Main trends I’ve personally been seeing / hearing:

  • Increase of diversity inclusion recruiting programs within investment banks (many non-target schools happen to be significantly more diverse than ivy leagues)

  • Increase of non-target alumni presence within investment banks that can vouch for similar prospects

  • Increase of ib/s&t/am/hf related organizations developing at non-target schools

  • Decrease of high finance focus and an increase of more tech VC / tech f500 company focus at target / ivy leagues (as ppl have realized pay is equivalent if not higher with better hrs + career projection)

  • Increase of online resources such as Breaking Into Wall Street, Wall Street Prep, YouTube etc to teach non-target students the in-depth materials and process of “breaking in”

 

You are missing the lack of integrity behind the numbers. Not only the numbers on this forum, but every school that uses % of placements and hiring/offer rates define it differently. Those definitions change every single year to whatever makes the % go up. Start adding in layers like FO/MO/S&T etc. and all if the % get wonky. Add in the BS and lying on this forum and it becomes a fools errand.

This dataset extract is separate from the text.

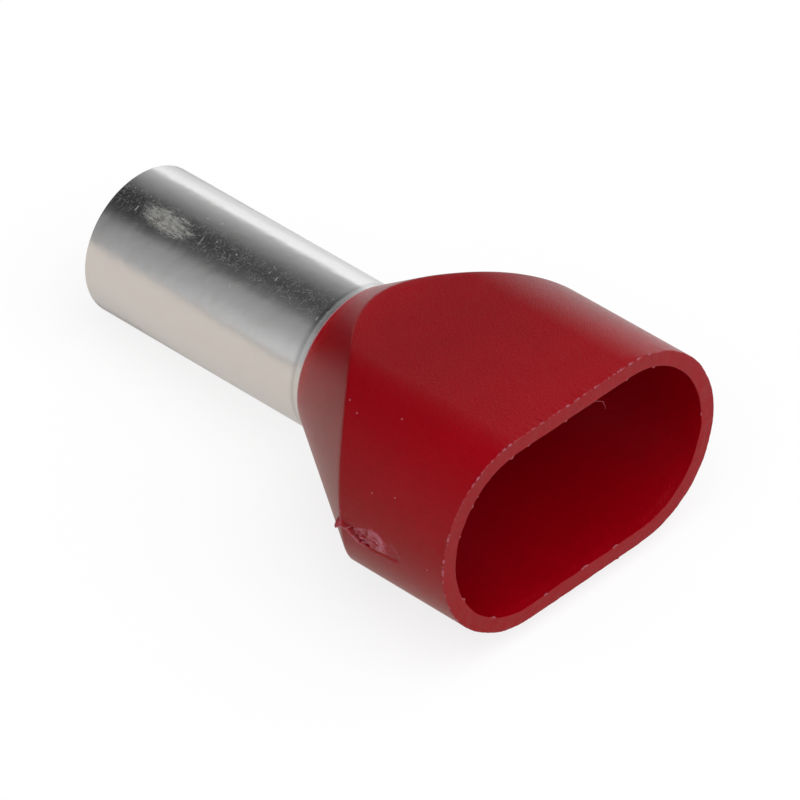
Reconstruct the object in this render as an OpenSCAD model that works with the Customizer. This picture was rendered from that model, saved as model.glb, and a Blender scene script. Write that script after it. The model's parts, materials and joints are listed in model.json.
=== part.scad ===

You are trying to nail it down to this perfectly mathematical formula and it just doesn’t exist. The numbers ebb and flow YoY.

 

Biggest factor is alumni working their way into prominent front office roles (they didn't start there out of undergrad usually) and then making an effort for the firm to recruit kids from their school. I know this is happening for a fact. Other but less significant factors are the internet making it easier to network/learn, schools rising in academic reputation, student finance orgs and sometimes better school career services, and perhaps less interest in FO finance from top targets.